Les deux autres interprètes de la soirée n'ont pas démérité non plus, en proposant le programme le plus éclectique qui soit. Cheval de bataille des contre-ténors, Haendel est tout de même convoqué pour deux airs, l'un tendre et l'autre vif. Dans le premier, David Daniels expose un vibrato un peu large et un timbre ayant perdu de sa rondeur. Un chroniqueur se voulant spirituel dirait qu'il remplace les sons filés par un filet de son. "Furibondo spira il vento" est aussi un peu court de souffle et sec de timbre.

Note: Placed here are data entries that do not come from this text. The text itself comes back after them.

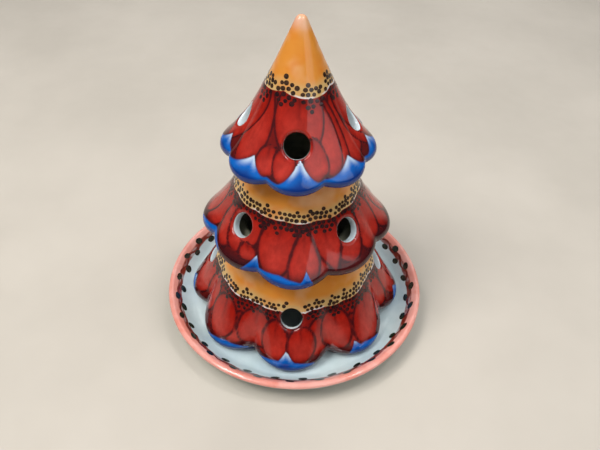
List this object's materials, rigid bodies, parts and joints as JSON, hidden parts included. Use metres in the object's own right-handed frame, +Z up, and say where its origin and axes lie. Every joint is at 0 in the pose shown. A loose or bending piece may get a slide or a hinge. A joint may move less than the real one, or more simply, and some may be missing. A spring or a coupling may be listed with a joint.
{
  "type": "candle lantern",
  "caption": "Glazed ceramic fir-tree candle lantern: a hollow scalloped three-tier tree with round light holes stands over a tea light on a round saucer.",
  "frame": {"origin": "middle of the saucer's foot ring, on the table", "axes": "+Z up along the axis of the tree and the saucer; -Y is the front, where a top and a bottom light hole face the viewer; +X is the viewer's right"},
  "size_m": [0.17, 0.17, 0.2014],
  "materials": {
    "saucer_glaze": "gloss",
    "tree_glaze": "gloss",
    "cup_foil": "satin",
    "wax": "satin",
    "wick_cotton": "matte",
    "sustainer_steel": "satin"
  },
  "bodies": {
    "saucer": {"saucer": "saucer_glaze"},
    "tree": {"tree_shade": "tree_glaze"},
    "tealight": {"tealight_cup": "cup_foil", "tealight_wax": "wax", "wick": "wick_cotton", "wick_sustainer": "sustainer_steel"}
  },
  "joints": [
    {"name": "tree_lift", "type": "slide", "parent": "saucer", "child": "tree", "axis": [0, 0, 1], "range_m": [0, 0.12]},
    {"name": "tealight_lift", "type": "slide", "parent": "saucer", "child": "tealight", "axis": [0, 0, 1], "range_m": [0, 0.03]}
  ]
}
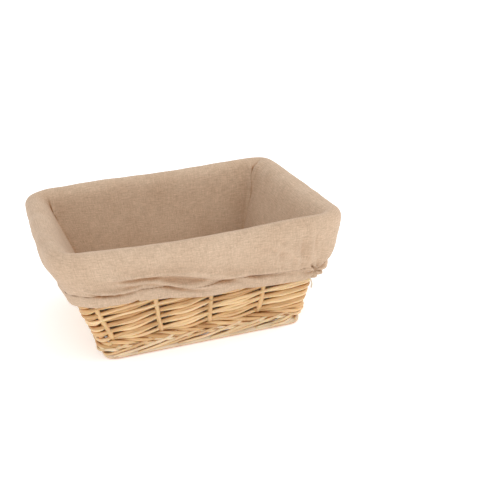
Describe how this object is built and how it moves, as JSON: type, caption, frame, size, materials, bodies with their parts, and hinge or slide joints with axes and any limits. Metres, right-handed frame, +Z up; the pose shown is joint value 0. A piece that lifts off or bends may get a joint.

C'est dans les arie antiche que la voix de David Daniels s'épanouit le plus pleinement. Quand les récitalistes de jadis les plaçaient en début de programme, lui les fait précéder par plusieurs Lieder de Brahms qui sonnent plus étiques. Son legato est meilleur en italien, reliant les voyelles plutôt que les consonnes. Les mélodies de Hahn qu'il choisit ensuite sont, pour trois d'entre elles, de la veine "néo-baroque" du compositeur, dont des contre-ténors comme Robert Expert se sont fait une spécialité. à son excellent français, on ne peut reprocher que la transformation inopportune de "j'entends" en "j'attends" (à Chloris) et de "emmener" en "amener" (Paysage). Les romances anglaises qui closent le programme ne rehaussent pas l'idée que l'on se fait du génie musical britannique avant Benjamin Britten. Si Where coral lies d'Elgar est joli, les chansonnettes de Quilter sont toujours aussi insupportablement pâles et sucrées.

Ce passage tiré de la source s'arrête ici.